At AFFINITY, we’ll try any theory or technology at least once if it makes sense to us and has a clear use case. We’ve been experimenting with attention metrics for years, with different technology solutions.

We have a few concerns, but our main one is that we’ve gotten different results for different clients, on different campaigns with different objectives.

Various factors all seem to play a role:

  • Client objective
  • Media channel
  • Ad format
  • Content context
  • Demographics
  • Creative

The biggest problem as far as we’re concerned is a lack of repeatability and reproducibility of results. By definition, this means attention metrics so far is not science. As a result, attention measurement becomes a selective tool based on the use cases that we know work. Otherwise, it’s up there with other technology “taxes” in the digital ecosystem, often adding no actual value to client outcomes.

The real problem lies with our industry

The problem with this industry is it’s filled with bullshit. Bullshit on an industrial scale which is often dressed up as science. Like the Microsoft research mentioned at the beginning of this article. Allow me to have a little rant and then I’ll show you how to save 50% in your advertising, as promised.

The human attention span is not 8 seconds. It’s stupidly easy to disprove if you bother to think about it for more than 8 seconds. I know you can. You can binge and entire series on Netflix in one evening. This broadly parroted statistic comes from a non-peer reviewed study from Microsoft Canada Advertising. It purported to show that multiscreening viewers, still had enough passive attention to laugh at jokes in TV shows and follow up on call to actions in ads. It also didn’t provide a methodology for measuring the attention span of the goldfish. Most researchers have no clue how it would be possible to measure a goldfish’s attention span. There’s an excellent write up on it here in Forbes. Yet, despite being patently wrong Google has 103,000,000 results for human attention span being 8 seconds.

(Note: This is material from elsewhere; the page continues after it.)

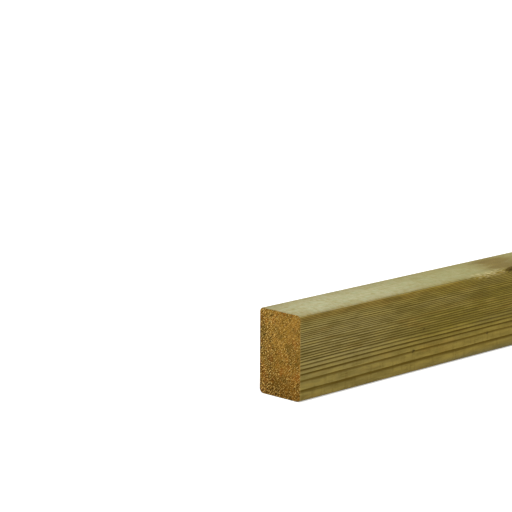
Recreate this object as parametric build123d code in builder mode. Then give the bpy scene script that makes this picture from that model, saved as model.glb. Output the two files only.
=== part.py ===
"""A planed timber stud, cut square to a sold length, with its four long edges eased.

Frame: +X along the length, +Y across the thickness, +Z up the depth of the section.
The origin is at the middle of the narrow face that the stud stands on.
"""

import os

from build123d import *

# Driving dimensions, in millimetres.
stud_length = 2400.0      # as sold
stud_thickness = 45.0     # planed, across the two wide faces
stud_depth = 70.0         # planed, across the two narrow faces
arris_radius = 4.0        # round planed on each of the four long edges
end_ease = 0.5            # edge broken by handling, round each sawn end

# The planed section is drawn on the sawn end, standing on its narrow face.
near_end = Plane.YZ.offset(-stud_length / 2)

with BuildPart() as stud:
    with BuildSketch(near_end) as planed_section:
        with Locations((0, stud_depth / 2)):
            RectangleRounded(stud_thickness, stud_depth, arris_radius)
    extrude(amount=stud_length)

    # The saw leaves square ends, whose edges are soon knocked off.
    sawn_ends = stud.faces().filter_by(Axis.X)
    chamfer(sawn_ends.edges(), end_ease)

stud.part.label = "stud"

os.makedirs("parts", exist_ok=True)
export_step(stud.part, "parts/stud.step")
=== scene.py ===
"""A planed softwood stud: its growth rings, knots, eased edges and sawn ends, set on a pale floor.

The tree comes first. One set of formulas gives the growth rings and knots at any place in the wood.
Numpy runs them for the raised grain of the mesh, and shader nodes run the same formulas for its
colours, so that ridge and stripe meet everywhere, round every edge and on to both sawn ends.
Lengths in those formulas are in millimetres. Along the stud they are counted from its near end.
"""

import math
from collections import namedtuple

import bpy
import numpy as np
from mathutils import Euler, Matrix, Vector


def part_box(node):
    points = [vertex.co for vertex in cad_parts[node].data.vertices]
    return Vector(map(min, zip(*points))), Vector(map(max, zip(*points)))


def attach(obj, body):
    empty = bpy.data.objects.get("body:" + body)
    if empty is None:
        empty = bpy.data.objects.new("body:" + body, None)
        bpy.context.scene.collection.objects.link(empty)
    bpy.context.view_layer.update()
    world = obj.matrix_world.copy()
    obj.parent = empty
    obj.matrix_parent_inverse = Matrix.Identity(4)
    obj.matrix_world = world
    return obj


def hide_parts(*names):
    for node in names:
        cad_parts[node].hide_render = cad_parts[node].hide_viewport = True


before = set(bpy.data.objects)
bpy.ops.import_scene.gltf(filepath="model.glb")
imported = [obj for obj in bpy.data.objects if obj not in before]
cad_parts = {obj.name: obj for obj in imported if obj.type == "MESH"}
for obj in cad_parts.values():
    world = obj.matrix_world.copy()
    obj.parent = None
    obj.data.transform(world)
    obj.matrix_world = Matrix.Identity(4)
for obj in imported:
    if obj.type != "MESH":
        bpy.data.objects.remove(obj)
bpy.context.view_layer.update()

MM = 0.001

# The planed stock, taken from the frame
stud_low, stud_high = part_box("stud")
stud_length, stud_thickness, stud_depth = [side / MM for side in stud_high - stud_low]
near_end_x = stud_low.x / MM
half_thickness = stud_thickness / 2
half_depth = stud_depth / 2
arris_radius = 4.0
end_ease = 0.5

# The tree: where its pith runs beside the stud, the first dark line's distance from the pith, and
# the law of ring widths. Far out a ring is outer_width wide, and near the pith it is wider.
pith_y = -56.0
pith_z = -20.0
first_line = 36.0
outer_width = 1.3
inner_extra = 3.6          # what a ring is wider by at inner_place
inner_place = 45.0
width_fall = 12.0          # the distance over which that extra falls to a third
rings = 52
year_waves = ((0.14, 9.0), (0.10, 3.7))    # good and bad years: a share of the width, and its repeat
tone_seed = 7.0            # any number: it picks the rings whose spring wood is a little darker
knot_swelling = 1.5        # how far a knot pushes the rings outwards, for each mm of radius past 1 mm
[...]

While we’re debunking broadly accepted ‘truths’, the number of ads the average consumer sees per day is nowhere near 4,000 to 10,000. This was apparently worked out in a survey by Yankelovich Market Research in 2007 with 4,110 participants. Enough random details to be true, right? I know this to be false without market research. The math alone says it’s impossible. The average human sleeps for 8 hours. I’d need to see an ad every 5.76 seconds for my 16 hours waking period. I’m sure that’s not only against the Geneva Convention but importantly, not physically possible. Yet Google has many millions of results for it. Even the WARC Guide to Attention Planning states that it’s estimated that US consumers see between 2,500 and 5,000 ad messages per day. No. They. Don’t. Being generous and relying on math alone (read common sense), the actual average amount of ads seen per day must be in 100–200 range (one ad every 4.8 or 9.6 minutes for 16 hours straight). We’ve even challenged our team to see how many they see in a day, most struggle to break 100. Far less than any internet research.

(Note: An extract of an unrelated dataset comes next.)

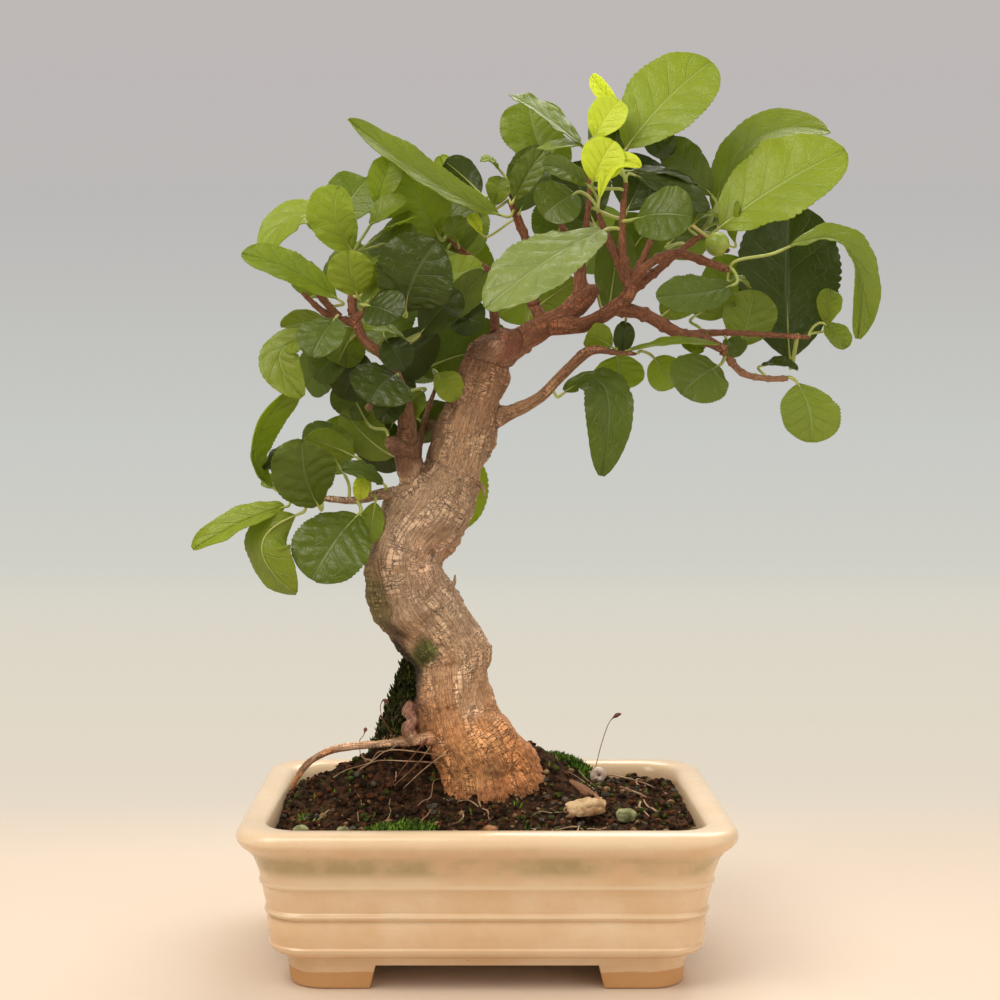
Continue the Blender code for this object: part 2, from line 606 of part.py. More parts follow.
def make_leaf(name, leaf):
    """A leaf: a thin stalk, then a blade folded a little along its midrib."""
    foot, middle, tip = (on_sight_line(point) for point in (leaf.foot, leaf.middle, leaf.tip))
    bend = 2 * middle - (foot + tip) / 2
    face = Vector(leaf.face).normalized()
    stations = ((0.0, 0.05, 0.7), (0.1, 0.06, 0.8), (0.28, 0.4, 1), (0.52, 0.5, 1), (0.78, 0.4, 1), (0.93, 0.2, 0.9), (1.0, 0.04, 0.6))
    rings = []
    for share, half, thick in stations:
        centre = (1 - share) ** 2 * foot + 2 * share * (1 - share) * bend + share**2 * tip
        along = ((1 - share) * (bend - foot) + share * (tip - bend)).normalized()
        up = (face - along * face.dot(along)).normalized()
        side = along.cross(up) * leaf.width * half
        rise = up * leaf.width * half * LEAF_FOLD
        body = up * LEAF_THICKNESS / 2 * thick
        rings.append([centre + side + rise, centre + body, centre - side + rise, centre - body])
    add_object(name, *loft(rings), "leaf", sharp_angle=80.0)


def make_berry():
    """The one fruit, round on a thin stalk."""
    centre = on_sight_line(BERRY_CENTRE)
    bpy.ops.mesh.primitive_uv_sphere_add(segments=16, ring_count=10, radius=BERRY_RADIUS * MM, location=centre * MM)
    berry = bpy.context.object
    berry.name = "berry"
    berry.data.shade_smooth()
    berry.data.materials.append(material("berry"))
    boolean(berry, helper(add_object("berry_stalk", *wood_skin(BERRY_STALK, TWIG_SIDES), "berry")), "UNION")


def set_origin():
    """Stands everything on an empty so that the world's origin is under the middle of the whole."""
    bpy.context.view_layer.update()
    graph = bpy.context.evaluated_depsgraph_get()
    corners = []
    made = [item for item in bpy.data.objects if item.type == "MESH"]
    for item in made:
        if item.hide_render:
            continue
        shape = item.evaluated_get(graph)
        corners += [shape.matrix_world @ vertex.co for vertex in shape.data.vertices]
    low = [min(corner[axis] for corner in corners) for axis in range(3)]
    high = [max(corner[axis] for corner in corners) for axis in range(3)]
    stand = bpy.data.objects.new("stand", None)
    bpy.context.collection.objects.link(stand)
    for item in made:
        item.parent = stand
    stand.location = (-(low[0] + high[0]) / 2, -(low[1] + high[1]) / 2, -low[2])


def main():
    for item in list(bpy.data.objects):
        bpy.data.objects.remove(item)
    make_pot()
    make_screen("drain_screen_left", -DRAIN_SPACING / 2)
    make_screen("drain_screen_right", DRAIN_SPACING / 2)
    make_soil(list(root_pockets()))
    for name, pad in MOSS_MATS.items():
        make_moss(name, *pad)
    for index, pebble in enumerate(PEBBLES, 1):
        make_pebble(f"pebble_{index}", *pebble)
    make_snail_shell()
    make_bark_curl()
    make_tree()
    for shoot, leaves in LEAVES.items():
        for index, leaf in enumerate(leaves, 1):
            make_leaf(f"leaf_{shoot}_{index}", leaf)
    make_berry()
    set_origin()


main()
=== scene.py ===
"""The bonsai tree in its glazed pot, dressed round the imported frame.

The tree is laid out on its front elevation, as a bonsai is styled. The tables give (x, z, depth) in
millimetres from the middle of the pot's footprint, and Elevation.place carries each point along the
line from the viewer's eye to its depth. Everything built is in metres, in the frame's own axes.
"""

import logging
import math
from dataclasses import dataclass
from enum import Enum
from random import Random

import bpy
import numpy as np
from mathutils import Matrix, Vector, noise


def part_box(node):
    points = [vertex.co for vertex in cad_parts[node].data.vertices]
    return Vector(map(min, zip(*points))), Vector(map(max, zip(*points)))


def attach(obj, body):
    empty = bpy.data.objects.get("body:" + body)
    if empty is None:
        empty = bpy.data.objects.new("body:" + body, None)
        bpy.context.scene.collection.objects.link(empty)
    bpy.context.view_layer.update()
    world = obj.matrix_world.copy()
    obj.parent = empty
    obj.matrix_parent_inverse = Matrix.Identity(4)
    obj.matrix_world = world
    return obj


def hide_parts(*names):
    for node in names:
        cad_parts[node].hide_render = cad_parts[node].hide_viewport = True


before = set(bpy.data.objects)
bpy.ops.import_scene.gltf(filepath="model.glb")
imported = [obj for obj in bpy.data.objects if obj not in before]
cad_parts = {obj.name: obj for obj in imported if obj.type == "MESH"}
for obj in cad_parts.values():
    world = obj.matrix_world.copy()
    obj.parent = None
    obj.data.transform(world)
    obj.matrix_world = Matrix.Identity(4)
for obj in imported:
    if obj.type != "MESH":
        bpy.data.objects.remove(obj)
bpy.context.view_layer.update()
LOG = logging.getLogger("bonsai")
MM = 0.001
BODY = "root"

Spot = tuple[float, float, float]
Faces = list[tuple[int, ...]]
Piece = bpy.types.Object
Curve = tuple[Vector, Vector, Vector]
Socket = bpy.types.NodeSocket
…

Ok. Rant over. My point is the most nonsensical bullshit instantly becomes “fact” to the internet and our industry, without enough dissenting views. Much of the data published to-date looks cherry picked, small scale, not peer reviewed and not totally consistent with real human experience. Hopefully, I’ve been provocative and have got you to think deeper about attention. Our view on attention is it’s interesting and as measurement of it improves, it could really be something, but there’s a long way to go.

So, rather than focusing on attention, maybe pick the low hanging fruit. How can we can help you stop wasting 50% of your media budget?

According to CreativeX’s Waste Not Want Not report, 50% of digital ad budgets are wasted on ads that aren’t fit for platform. Poor branding, aspect ratio, length, sound, subtitles etc. These are all things easily within your control and would improve your effectiveness instantly. These findings were based off $1.37 billion of media spend and 1.3 trillion impressions. Whilst you may dispute the magnitude of the wastage (because of course their platform would say that), what you can’t dispute is that we see this type of thing on our feeds every day. We see it enough to know that it’s even believable.